In zo'n masterplan moet het einddoel vooropgezet worden en moet de timing goed doordacht zijn. Tevens moeten de verschillende fases technisch op elkaar afgestemd worden om bijvoorbeeld lock-in effecten te vermijden. Dat zorgt ervoor dat de verbouwing in veel meer uitmondt dan de optelsom van een aantal onsamenhangende ingrepen. Een renovatie moet gebeuren op een zo energetische, kwalititatieve en kosten-efficiënte manier mogelijk.
Ontzorging via woningpas
NAV ziet in de te ontwikkelen woningpas een handig instrument voor de toekomst. Het is een soort woningpaspoort dat meegaat van eigenaar naar eigenaar, en is vergelijkbaar met een car-pass of een globaal medisch dossier. De woningpas moet in de toekomst allerlei gegevens en attesten bundelen in een digitale kluis, samen met een concreet renovatieadvies met een stappenplan voor een energiezuinige renovatie.
NAV stipt aan dat dat renovatieadvies ook kan inhouden dat bepaalde woningen niet meer geschikt zijn voor renovatie en beter gesloopt en heropgebouwd worden. NAV dringt er op aan dat de overheid dit principe stimuleert door een verlaag BTW-tarief van 6% te voorzien bij sloop en heropbouw, zoals momenteel in 32 stadsgebieden al het geval is.

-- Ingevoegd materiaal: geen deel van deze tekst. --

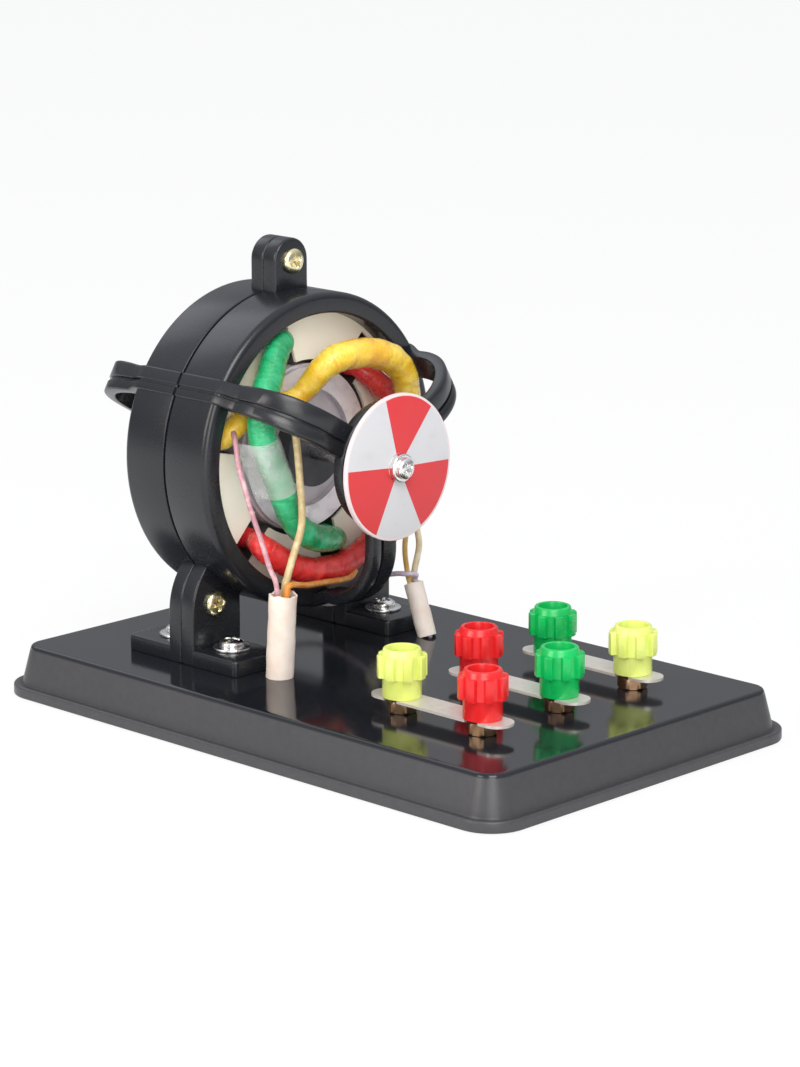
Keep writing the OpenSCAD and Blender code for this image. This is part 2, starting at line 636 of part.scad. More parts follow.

Verder vindt NAV dat het renovatiepact geen verplichtingen, maar eerder motiveringen en richtlijnen moet inhouden. 120.000 mensen zijn momenteel noodkopers, die geen budget hebben voor een onmiddelijke renovatie. Zij zouden bij verplichting uit de boot vallen. NAV is er daarom voorstander van dat de overheid het EPC-attest upgradet naar een EPC+-attest, dat zegt welke ingrepen minimaal nodig zijn. Een andere mogelijkheid is dat er verplicht na drie jaar renovatieadvies wordt gevraagd en dat er na maximaal tien jaar wordt verbouwd.